→ DATASET RECORDS:
==========

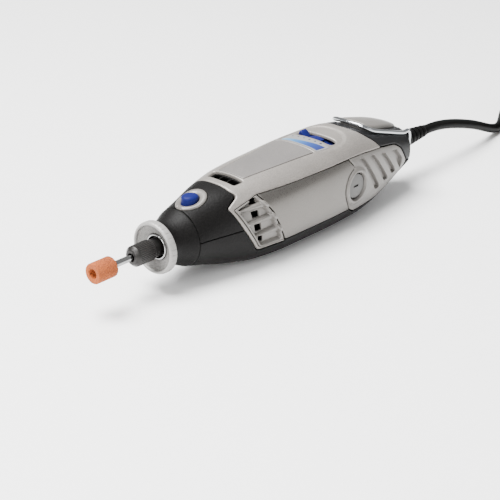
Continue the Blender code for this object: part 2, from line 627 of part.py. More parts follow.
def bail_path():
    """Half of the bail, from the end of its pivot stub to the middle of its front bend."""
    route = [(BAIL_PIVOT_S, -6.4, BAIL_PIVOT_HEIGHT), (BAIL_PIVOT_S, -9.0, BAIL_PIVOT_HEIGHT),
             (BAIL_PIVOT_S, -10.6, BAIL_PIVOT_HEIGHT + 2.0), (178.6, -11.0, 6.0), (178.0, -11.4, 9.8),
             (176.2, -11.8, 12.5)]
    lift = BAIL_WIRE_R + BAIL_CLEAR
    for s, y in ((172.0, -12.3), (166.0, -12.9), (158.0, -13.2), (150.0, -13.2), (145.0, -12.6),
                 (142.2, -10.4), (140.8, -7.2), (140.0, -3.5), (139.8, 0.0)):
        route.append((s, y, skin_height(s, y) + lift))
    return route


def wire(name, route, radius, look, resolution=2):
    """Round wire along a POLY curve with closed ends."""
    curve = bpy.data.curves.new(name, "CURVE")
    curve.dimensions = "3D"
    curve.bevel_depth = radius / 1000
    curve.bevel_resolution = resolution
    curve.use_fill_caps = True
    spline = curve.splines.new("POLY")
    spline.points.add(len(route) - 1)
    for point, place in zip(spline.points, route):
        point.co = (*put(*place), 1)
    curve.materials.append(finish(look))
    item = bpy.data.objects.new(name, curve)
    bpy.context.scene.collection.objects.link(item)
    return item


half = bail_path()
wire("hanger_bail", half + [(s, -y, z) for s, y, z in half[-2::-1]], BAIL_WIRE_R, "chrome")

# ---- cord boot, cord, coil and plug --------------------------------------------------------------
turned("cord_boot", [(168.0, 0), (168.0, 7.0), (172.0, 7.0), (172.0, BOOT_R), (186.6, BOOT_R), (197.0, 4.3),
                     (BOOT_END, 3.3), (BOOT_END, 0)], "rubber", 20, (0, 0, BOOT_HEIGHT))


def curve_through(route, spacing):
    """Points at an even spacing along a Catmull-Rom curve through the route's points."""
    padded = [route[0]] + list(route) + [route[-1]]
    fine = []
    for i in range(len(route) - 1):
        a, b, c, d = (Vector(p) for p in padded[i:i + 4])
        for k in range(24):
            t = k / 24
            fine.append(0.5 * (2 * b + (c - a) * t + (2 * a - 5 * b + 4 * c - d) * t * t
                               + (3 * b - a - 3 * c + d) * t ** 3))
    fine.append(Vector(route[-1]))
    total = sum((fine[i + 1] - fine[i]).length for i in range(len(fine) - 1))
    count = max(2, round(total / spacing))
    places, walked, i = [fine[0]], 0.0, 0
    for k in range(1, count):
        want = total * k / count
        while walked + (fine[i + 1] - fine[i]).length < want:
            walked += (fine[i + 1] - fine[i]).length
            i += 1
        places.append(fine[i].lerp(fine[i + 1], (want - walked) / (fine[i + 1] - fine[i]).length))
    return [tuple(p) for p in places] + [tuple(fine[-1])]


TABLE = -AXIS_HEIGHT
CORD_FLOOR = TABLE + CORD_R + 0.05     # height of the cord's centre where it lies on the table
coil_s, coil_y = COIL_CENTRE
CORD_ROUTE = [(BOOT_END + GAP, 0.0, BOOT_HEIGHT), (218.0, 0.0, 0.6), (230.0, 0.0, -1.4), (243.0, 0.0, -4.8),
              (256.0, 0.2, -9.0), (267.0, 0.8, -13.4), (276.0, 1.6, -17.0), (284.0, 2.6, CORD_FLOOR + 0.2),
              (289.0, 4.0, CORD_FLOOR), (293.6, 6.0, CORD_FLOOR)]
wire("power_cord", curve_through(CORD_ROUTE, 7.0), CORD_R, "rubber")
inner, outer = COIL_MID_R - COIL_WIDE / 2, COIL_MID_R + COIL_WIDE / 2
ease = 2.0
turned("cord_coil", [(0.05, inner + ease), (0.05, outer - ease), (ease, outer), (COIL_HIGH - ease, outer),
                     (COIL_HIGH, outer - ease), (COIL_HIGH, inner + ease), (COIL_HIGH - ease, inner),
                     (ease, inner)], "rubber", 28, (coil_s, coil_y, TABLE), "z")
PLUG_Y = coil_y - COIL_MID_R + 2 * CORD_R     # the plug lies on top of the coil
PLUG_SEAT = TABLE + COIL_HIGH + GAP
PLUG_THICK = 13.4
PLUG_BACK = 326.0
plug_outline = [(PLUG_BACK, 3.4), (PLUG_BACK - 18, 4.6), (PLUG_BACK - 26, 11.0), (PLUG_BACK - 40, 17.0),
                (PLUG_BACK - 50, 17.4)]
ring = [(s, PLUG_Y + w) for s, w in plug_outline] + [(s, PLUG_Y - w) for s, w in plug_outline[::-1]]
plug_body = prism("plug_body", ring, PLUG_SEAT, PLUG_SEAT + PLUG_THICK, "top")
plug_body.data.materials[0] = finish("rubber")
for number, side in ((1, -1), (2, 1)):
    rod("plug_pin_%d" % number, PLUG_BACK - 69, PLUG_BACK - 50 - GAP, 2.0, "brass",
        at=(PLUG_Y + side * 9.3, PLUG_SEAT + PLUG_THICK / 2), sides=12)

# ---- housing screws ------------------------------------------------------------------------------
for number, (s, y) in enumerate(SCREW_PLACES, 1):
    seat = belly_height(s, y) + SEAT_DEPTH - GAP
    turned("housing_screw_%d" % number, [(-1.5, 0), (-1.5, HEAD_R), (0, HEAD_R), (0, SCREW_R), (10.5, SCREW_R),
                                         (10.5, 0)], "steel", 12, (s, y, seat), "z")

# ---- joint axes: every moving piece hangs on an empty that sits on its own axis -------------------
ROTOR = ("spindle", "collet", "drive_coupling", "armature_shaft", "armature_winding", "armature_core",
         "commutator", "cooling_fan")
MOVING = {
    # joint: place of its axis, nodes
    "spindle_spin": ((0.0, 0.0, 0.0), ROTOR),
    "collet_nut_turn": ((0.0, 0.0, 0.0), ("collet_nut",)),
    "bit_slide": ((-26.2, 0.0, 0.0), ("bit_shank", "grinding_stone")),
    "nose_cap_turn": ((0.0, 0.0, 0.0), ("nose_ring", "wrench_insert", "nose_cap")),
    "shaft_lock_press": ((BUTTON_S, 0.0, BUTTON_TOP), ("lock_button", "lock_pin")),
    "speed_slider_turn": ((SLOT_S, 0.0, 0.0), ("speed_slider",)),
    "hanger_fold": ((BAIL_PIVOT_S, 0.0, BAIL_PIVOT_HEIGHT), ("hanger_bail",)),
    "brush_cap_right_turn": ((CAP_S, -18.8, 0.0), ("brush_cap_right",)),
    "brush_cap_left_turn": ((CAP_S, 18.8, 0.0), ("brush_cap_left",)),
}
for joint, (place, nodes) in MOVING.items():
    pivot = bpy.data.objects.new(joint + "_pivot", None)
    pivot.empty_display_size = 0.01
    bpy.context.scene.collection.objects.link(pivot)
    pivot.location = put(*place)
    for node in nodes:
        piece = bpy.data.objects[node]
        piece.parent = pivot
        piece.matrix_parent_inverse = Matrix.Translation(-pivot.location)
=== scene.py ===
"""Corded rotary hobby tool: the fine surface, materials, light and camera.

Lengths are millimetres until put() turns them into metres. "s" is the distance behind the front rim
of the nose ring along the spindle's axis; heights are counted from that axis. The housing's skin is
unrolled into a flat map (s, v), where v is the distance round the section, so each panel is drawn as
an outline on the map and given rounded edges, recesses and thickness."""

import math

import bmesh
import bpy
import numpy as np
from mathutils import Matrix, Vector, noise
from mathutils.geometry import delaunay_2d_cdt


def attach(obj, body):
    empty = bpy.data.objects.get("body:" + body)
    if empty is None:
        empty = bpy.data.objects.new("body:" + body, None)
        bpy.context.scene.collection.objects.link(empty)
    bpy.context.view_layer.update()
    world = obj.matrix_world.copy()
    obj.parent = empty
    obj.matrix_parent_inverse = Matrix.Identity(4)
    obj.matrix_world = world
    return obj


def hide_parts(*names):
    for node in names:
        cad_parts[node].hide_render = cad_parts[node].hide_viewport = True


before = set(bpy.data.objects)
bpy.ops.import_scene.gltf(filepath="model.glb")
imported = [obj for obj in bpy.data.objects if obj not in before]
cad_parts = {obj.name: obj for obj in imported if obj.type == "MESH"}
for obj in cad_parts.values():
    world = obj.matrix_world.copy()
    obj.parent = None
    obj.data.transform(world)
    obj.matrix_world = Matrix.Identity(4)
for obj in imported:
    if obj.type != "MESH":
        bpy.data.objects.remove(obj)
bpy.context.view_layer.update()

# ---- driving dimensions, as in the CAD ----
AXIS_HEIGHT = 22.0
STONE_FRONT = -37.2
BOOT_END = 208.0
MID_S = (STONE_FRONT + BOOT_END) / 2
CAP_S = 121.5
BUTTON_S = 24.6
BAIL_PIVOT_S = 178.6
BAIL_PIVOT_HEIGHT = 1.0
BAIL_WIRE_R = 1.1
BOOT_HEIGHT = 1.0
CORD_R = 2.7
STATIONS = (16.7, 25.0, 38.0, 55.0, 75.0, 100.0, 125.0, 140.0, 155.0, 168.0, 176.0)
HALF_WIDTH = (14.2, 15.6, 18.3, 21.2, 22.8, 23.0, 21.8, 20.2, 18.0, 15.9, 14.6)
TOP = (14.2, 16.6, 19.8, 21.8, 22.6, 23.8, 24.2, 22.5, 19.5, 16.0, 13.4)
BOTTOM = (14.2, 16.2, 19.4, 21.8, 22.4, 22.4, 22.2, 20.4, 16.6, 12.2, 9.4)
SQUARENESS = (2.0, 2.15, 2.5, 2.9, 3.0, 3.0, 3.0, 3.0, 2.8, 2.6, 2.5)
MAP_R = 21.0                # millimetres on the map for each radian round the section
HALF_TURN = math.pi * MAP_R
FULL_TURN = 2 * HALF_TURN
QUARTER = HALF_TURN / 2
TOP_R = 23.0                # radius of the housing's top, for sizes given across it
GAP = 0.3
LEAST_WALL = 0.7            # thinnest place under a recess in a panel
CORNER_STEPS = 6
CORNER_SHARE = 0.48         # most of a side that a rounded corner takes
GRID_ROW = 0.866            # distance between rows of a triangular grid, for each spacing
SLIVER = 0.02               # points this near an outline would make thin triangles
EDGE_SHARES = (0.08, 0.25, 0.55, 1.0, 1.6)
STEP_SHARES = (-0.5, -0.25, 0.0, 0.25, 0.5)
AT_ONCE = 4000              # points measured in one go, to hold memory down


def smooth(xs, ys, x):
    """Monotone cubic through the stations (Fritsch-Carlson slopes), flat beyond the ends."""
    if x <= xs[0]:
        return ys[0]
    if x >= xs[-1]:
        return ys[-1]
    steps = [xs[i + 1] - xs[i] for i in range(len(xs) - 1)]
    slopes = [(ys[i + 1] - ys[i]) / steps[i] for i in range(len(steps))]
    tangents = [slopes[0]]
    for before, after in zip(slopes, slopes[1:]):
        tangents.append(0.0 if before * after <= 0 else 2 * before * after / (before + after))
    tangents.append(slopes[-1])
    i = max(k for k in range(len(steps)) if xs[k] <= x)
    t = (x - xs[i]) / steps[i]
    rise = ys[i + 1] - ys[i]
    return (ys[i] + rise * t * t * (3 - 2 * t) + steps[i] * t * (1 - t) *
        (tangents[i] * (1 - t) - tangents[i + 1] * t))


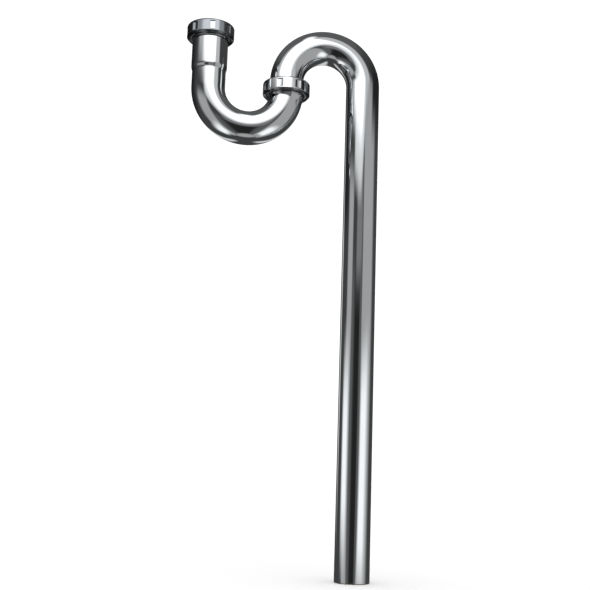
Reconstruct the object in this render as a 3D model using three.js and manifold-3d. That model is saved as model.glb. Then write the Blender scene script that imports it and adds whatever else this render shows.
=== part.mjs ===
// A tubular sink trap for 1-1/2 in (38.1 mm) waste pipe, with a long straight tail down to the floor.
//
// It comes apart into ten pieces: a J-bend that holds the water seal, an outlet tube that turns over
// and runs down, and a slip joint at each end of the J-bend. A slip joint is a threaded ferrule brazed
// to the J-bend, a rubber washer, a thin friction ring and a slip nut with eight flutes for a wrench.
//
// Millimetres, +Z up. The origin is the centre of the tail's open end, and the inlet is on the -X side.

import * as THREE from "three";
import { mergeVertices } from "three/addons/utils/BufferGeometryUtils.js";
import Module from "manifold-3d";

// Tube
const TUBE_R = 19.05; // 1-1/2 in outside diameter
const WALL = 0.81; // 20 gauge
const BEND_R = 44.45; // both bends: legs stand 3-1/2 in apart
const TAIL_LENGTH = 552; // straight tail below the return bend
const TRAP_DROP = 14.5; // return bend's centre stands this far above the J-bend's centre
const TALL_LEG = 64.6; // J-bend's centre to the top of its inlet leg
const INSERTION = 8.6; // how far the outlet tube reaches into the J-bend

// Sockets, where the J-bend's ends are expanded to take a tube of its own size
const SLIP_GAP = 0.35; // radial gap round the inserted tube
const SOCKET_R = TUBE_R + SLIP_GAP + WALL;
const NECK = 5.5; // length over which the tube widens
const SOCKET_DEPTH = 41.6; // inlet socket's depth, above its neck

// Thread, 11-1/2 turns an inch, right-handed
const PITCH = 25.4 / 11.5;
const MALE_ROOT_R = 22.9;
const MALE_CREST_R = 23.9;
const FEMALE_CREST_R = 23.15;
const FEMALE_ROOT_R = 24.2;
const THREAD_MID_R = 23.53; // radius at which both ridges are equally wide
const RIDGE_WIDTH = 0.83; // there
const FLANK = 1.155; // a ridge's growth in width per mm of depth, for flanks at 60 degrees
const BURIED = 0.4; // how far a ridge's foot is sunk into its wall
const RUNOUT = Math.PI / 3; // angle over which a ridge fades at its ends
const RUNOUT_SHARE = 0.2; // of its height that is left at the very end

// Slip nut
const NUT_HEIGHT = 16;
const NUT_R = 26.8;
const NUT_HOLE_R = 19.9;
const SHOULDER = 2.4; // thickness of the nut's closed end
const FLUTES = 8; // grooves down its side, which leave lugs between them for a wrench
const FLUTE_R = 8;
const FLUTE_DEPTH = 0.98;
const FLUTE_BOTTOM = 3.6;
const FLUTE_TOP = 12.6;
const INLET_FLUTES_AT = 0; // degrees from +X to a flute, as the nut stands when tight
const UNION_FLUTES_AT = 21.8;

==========

→ STATED TASK:
The lines to transcribe begin at the line with "for joint, (place, nodes)" and end at the line with "an outline on"; copy them exactly, both ends included.

→ FINAL ANSWER:
for joint, (place, nodes) in MOVING.items():
    pivot = bpy.data.objects.new(joint + "_pivot", None)
    pivot.empty_display_size = 0.01
    bpy.context.scene.collection.objects.link(pivot)
    pivot.location = put(*place)
    for node in nodes:
        piece = bpy.data.objects[node]
        piece.parent = pivot
        piece.matrix_parent_inverse = Matrix.Translation(-pivot.location)
=== scene.py ===
"""Corded rotary hobby tool: the fine surface, materials, light and camera.

Lengths are millimetres until put() turns them into metres. "s" is the distance behind the front rim
of the nose ring along the spindle's axis; heights are counted from that axis. The housing's skin is
unrolled into a flat map (s, v), where v is the distance round the section, so each panel is drawn as
an outline on the map and given rounded edges, recesses and thickness."""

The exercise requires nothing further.